THE PROBLEM: Give back all the data exactly, line by line.

---+---

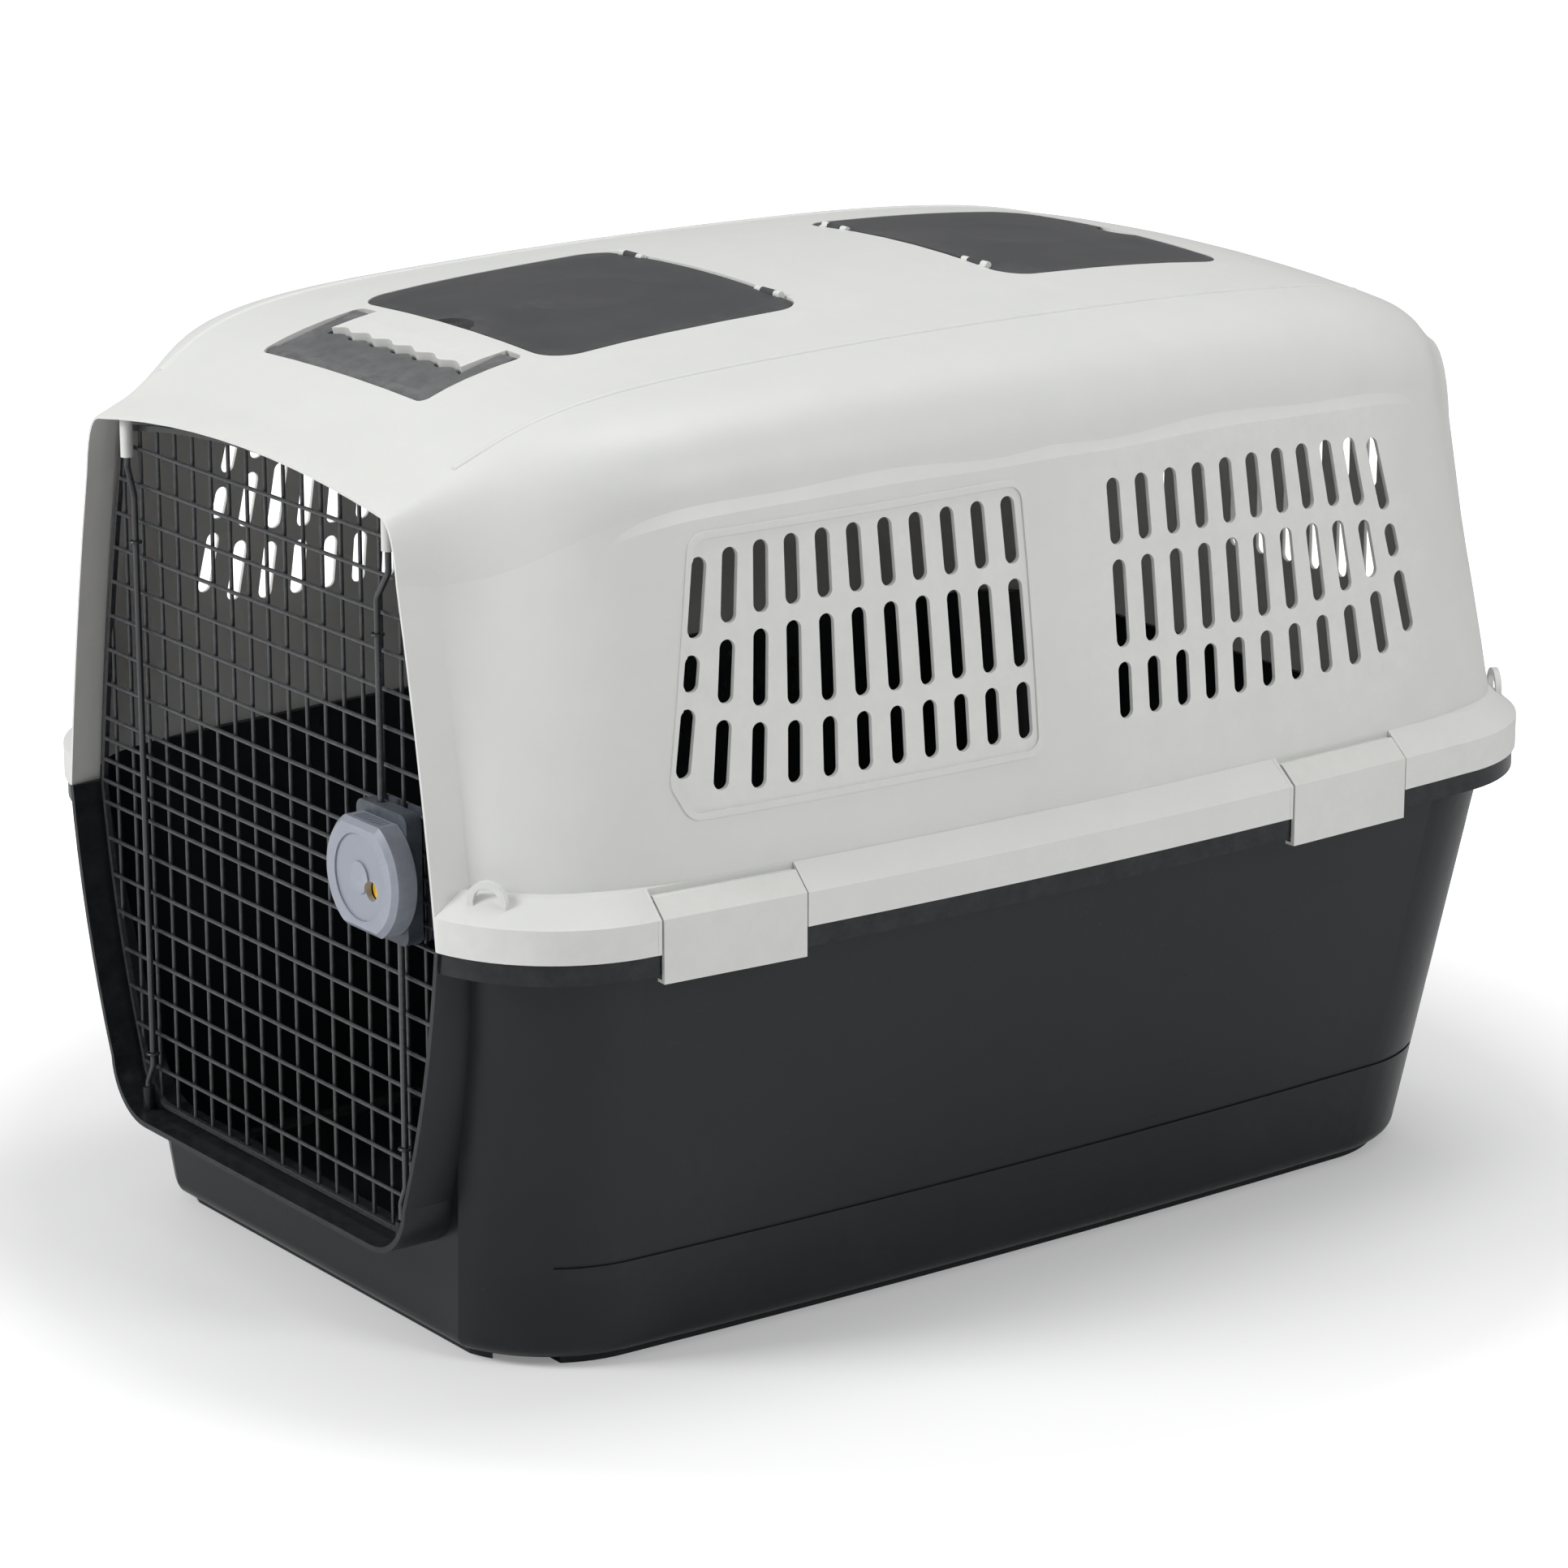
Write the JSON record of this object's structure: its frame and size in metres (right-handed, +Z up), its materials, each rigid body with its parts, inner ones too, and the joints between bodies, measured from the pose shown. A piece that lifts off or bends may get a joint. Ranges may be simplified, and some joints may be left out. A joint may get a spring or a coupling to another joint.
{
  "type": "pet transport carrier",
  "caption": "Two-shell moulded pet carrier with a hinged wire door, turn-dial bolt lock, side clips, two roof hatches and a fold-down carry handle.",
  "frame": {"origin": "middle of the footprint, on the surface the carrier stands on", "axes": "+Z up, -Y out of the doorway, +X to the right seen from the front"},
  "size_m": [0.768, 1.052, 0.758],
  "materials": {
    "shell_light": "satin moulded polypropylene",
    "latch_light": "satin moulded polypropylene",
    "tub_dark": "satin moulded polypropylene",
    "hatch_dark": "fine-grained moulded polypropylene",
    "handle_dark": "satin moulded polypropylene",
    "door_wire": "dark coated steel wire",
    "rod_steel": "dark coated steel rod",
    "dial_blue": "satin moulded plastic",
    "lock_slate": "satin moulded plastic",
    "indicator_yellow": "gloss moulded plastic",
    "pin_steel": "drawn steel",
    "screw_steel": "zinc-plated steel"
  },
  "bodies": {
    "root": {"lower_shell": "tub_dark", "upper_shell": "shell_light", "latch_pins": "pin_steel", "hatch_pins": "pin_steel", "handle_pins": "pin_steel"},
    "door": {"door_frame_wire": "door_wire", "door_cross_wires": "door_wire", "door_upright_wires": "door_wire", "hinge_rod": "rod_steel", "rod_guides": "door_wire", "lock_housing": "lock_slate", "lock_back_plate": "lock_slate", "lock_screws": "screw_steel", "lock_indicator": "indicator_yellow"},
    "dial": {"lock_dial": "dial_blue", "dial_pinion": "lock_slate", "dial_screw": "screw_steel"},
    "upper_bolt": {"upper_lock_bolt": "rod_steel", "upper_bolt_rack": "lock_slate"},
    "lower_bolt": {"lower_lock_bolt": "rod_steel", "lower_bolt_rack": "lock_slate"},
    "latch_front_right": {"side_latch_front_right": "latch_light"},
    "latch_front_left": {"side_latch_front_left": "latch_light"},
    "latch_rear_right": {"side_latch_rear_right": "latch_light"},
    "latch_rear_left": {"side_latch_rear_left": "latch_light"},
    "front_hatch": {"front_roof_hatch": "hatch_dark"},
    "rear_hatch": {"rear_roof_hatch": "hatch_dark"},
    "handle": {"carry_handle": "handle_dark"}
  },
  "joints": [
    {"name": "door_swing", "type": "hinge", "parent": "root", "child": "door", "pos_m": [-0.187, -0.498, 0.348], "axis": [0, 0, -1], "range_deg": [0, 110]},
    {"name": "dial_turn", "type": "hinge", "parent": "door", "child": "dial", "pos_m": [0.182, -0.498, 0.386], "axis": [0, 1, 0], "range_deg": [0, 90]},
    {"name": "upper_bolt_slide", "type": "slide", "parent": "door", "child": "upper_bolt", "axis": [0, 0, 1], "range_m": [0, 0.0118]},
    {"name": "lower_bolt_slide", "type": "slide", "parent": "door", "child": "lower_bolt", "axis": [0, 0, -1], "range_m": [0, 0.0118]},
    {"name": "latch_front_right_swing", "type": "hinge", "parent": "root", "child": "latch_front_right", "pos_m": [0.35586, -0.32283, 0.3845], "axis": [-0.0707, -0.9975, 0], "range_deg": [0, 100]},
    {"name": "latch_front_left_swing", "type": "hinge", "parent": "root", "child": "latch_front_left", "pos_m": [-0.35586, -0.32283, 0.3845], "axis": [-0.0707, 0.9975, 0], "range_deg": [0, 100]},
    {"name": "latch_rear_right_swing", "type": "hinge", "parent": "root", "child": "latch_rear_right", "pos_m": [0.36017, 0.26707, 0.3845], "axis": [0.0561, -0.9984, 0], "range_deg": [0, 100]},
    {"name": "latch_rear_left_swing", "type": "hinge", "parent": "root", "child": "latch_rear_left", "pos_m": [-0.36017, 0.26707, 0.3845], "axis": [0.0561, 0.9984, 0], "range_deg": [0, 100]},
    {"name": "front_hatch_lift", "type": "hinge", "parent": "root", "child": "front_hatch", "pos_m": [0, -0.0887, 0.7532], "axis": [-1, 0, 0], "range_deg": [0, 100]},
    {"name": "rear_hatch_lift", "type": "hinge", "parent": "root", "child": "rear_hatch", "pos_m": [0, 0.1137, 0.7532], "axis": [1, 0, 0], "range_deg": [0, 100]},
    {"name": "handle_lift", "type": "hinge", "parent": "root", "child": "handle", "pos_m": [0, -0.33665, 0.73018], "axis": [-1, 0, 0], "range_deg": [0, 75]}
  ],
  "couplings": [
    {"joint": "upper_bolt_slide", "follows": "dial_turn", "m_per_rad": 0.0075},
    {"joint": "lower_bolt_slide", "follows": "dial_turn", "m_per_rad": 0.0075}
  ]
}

---+---

TASK RESULT:
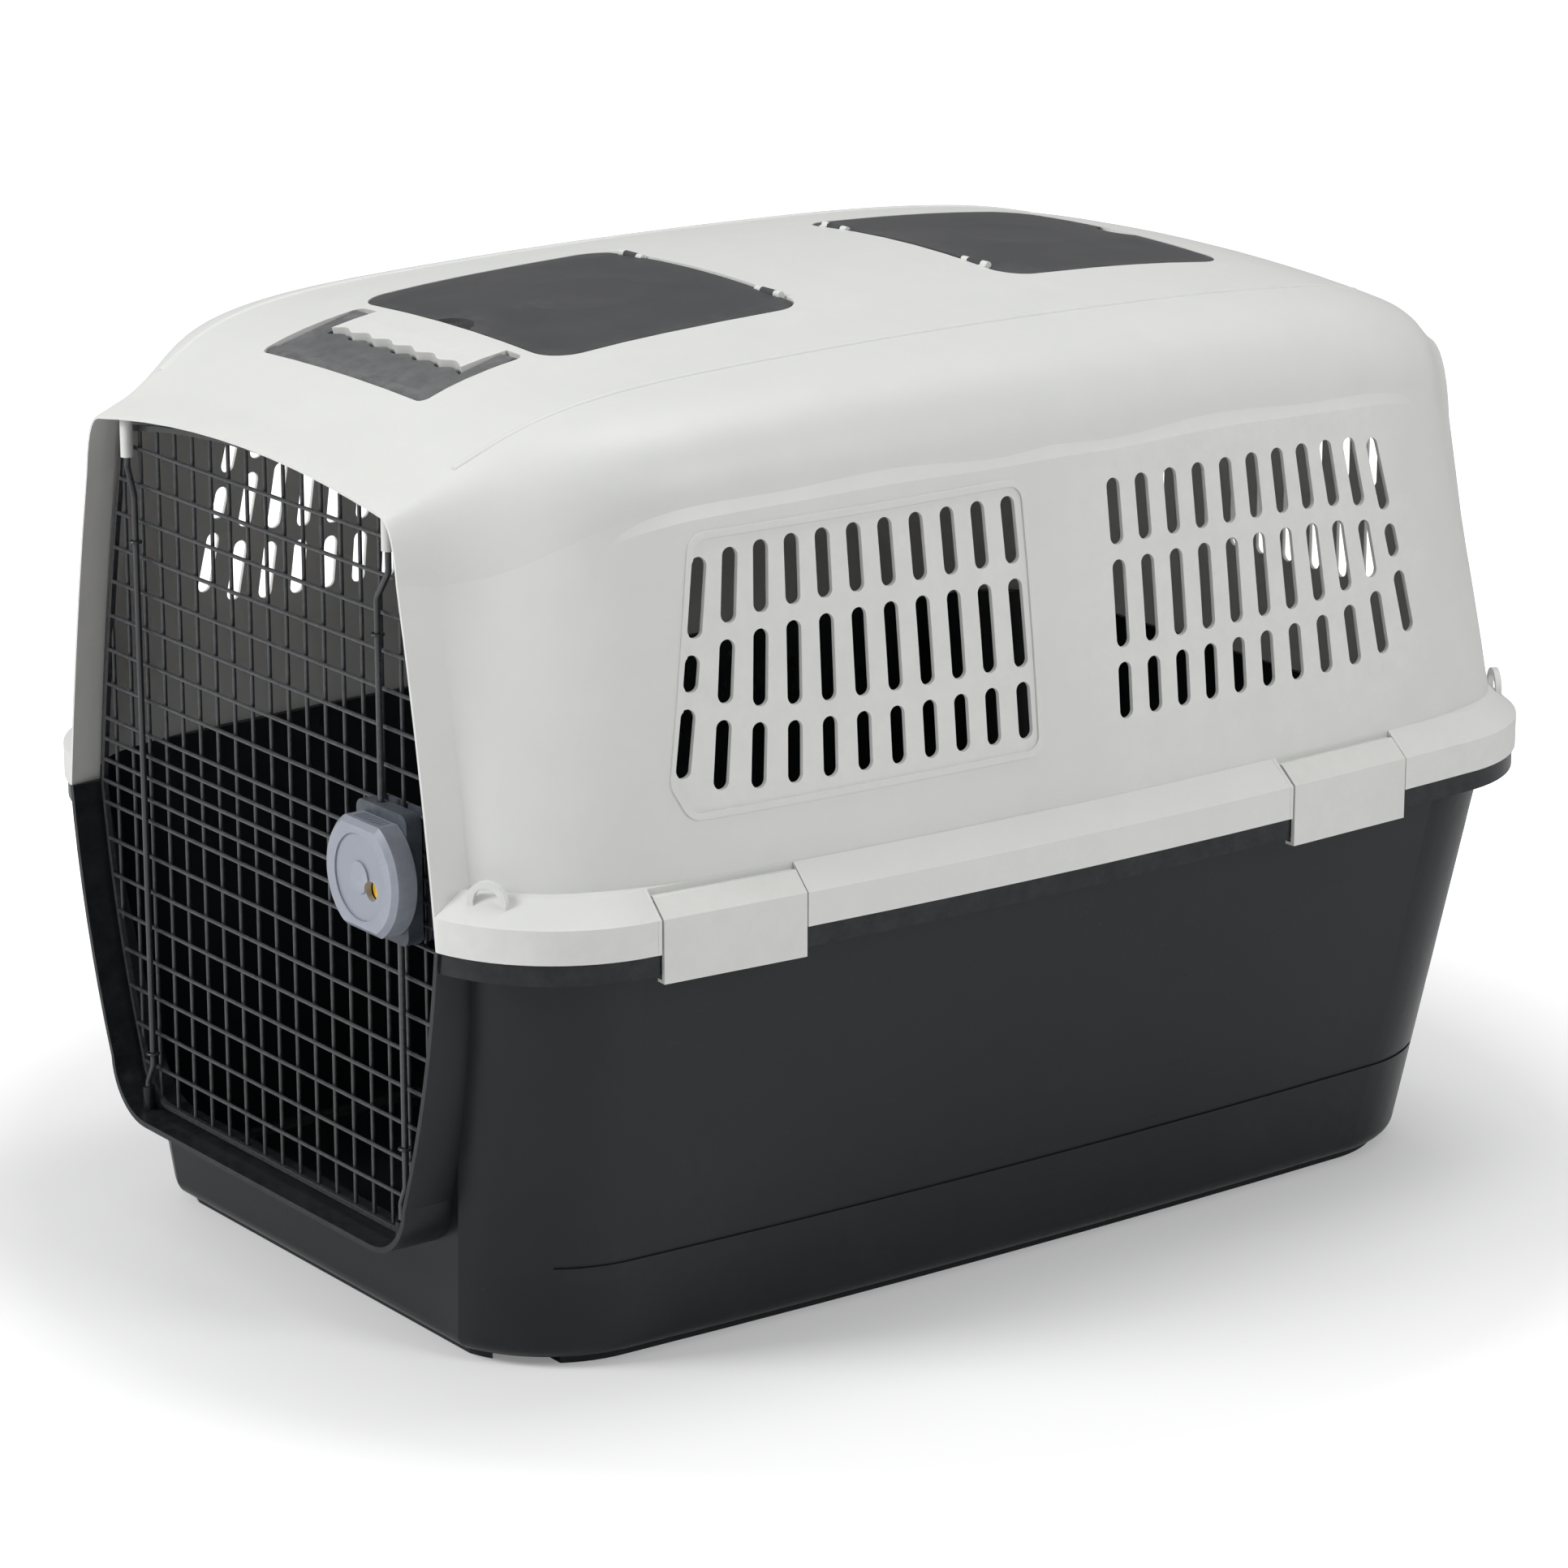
Write the JSON record of this object's structure: its frame and size in metres (right-handed, +Z up), its materials, each rigid body with its parts, inner ones too, and the joints between bodies, measured from the pose shown. A piece that lifts off or bends may get a joint. Ranges may be simplified, and some joints may be left out. A joint may get a spring or a coupling to another joint.
{
  "type": "pet transport carrier",
  "caption": "Two-shell moulded pet carrier with a hinged wire door, turn-dial bolt lock, side clips, two roof hatches and a fold-down carry handle.",
  "frame": {"origin": "middle of the footprint, on the surface the carrier stands on", "axes": "+Z up, -Y out of the doorway, +X to the right seen from the front"},
  "size_m": [0.768, 1.052, 0.758],
  "materials": {
    "shell_light": "satin moulded polypropylene",
    "latch_light": "satin moulded polypropylene",
    "tub_dark": "satin moulded polypropylene",
    "hatch_dark": "fine-grained moulded polypropylene",
    "handle_dark": "satin moulded polypropylene",
    "door_wire": "dark coated steel wire",
    "rod_steel": "dark coated steel rod",
    "dial_blue": "satin moulded plastic",
    "lock_slate": "satin moulded plastic",
    "indicator_yellow": "gloss moulded plastic",
    "pin_steel": "drawn steel",
    "screw_steel": "zinc-plated steel"
  },
  "bodies": {
    "root": {"lower_shell": "tub_dark", "upper_shell": "shell_light", "latch_pins": "pin_steel", "hatch_pins": "pin_steel", "handle_pins": "pin_steel"},
    "door": {"door_frame_wire": "door_wire", "door_cross_wires": "door_wire", "door_upright_wires": "door_wire", "hinge_rod": "rod_steel", "rod_guides": "door_wire", "lock_housing": "lock_slate", "lock_back_plate": "lock_slate", "lock_screws": "screw_steel", "lock_indicator": "indicator_yellow"},
    "dial": {"lock_dial": "dial_blue", "dial_pinion": "lock_slate", "dial_screw": "screw_steel"},
    "upper_bolt": {"upper_lock_bolt": "rod_steel", "upper_bolt_rack": "lock_slate"},
    "lower_bolt": {"lower_lock_bolt": "rod_steel", "lower_bolt_rack": "lock_slate"},
    "latch_front_right": {"side_latch_front_right": "latch_light"},
    "latch_front_left": {"side_latch_front_left": "latch_light"},
    "latch_rear_right": {"side_latch_rear_right": "latch_light"},
    "latch_rear_left": {"side_latch_rear_left": "latch_light"},
    "front_hatch": {"front_roof_hatch": "hatch_dark"},
    "rear_hatch": {"rear_roof_hatch": "hatch_dark"},
    "handle": {"carry_handle": "handle_dark"}
  },
  "joints": [
    {"name": "door_swing", "type": "hinge", "parent": "root", "child": "door", "pos_m": [-0.187, -0.498, 0.348], "axis": [0, 0, -1], "range_deg": [0, 110]},
    {"name": "dial_turn", "type": "hinge", "parent": "door", "child": "dial", "pos_m": [0.182, -0.498, 0.386], "axis": [0, 1, 0], "range_deg": [0, 90]},
    {"name": "upper_bolt_slide", "type": "slide", "parent": "door", "child": "upper_bolt", "axis": [0, 0, 1], "range_m": [0, 0.0118]},
    {"name": "lower_bolt_slide", "type": "slide", "parent": "door", "child": "lower_bolt", "axis": [0, 0, -1], "range_m": [0, 0.0118]},
    {"name": "latch_front_right_swing", "type": "hinge", "parent": "root", "child": "latch_front_right", "pos_m": [0.35586, -0.32283, 0.3845], "axis": [-0.0707, -0.9975, 0], "range_deg": [0, 100]},
    {"name": "latch_front_left_swing", "type": "hinge", "parent": "root", "child": "latch_front_left", "pos_m": [-0.35586, -0.32283, 0.3845], "axis": [-0.0707, 0.9975, 0], "range_deg": [0, 100]},
    {"name": "latch_rear_right_swing", "type": "hinge", "parent": "root", "child": "latch_rear_right", "pos_m": [0.36017, 0.26707, 0.3845], "axis": [0.0561, -0.9984, 0], "range_deg": [0, 100]},
    {"name": "latch_rear_left_swing", "type": "hinge", "parent": "root", "child": "latch_rear_left", "pos_m": [-0.36017, 0.26707, 0.3845], "axis": [0.0561, 0.9984, 0], "range_deg": [0, 100]},
    {"name": "front_hatch_lift", "type": "hinge", "parent": "root", "child": "front_hatch", "pos_m": [0, -0.0887, 0.7532], "axis": [-1, 0, 0], "range_deg": [0, 100]},
    {"name": "rear_hatch_lift", "type": "hinge", "parent": "root", "child": "rear_hatch", "pos_m": [0, 0.1137, 0.7532], "axis": [1, 0, 0], "range_deg": [0, 100]},
    {"name": "handle_lift", "type": "hinge", "parent": "root", "child": "handle", "pos_m": [0, -0.33665, 0.73018], "axis": [-1, 0, 0], "range_deg": [0, 75]}
  ],
  "couplings": [
    {"joint": "upper_bolt_slide", "follows": "dial_turn", "m_per_rad": 0.0075},
    {"joint": "lower_bolt_slide", "follows": "dial_turn", "m_per_rad": 0.0075}
  ]
}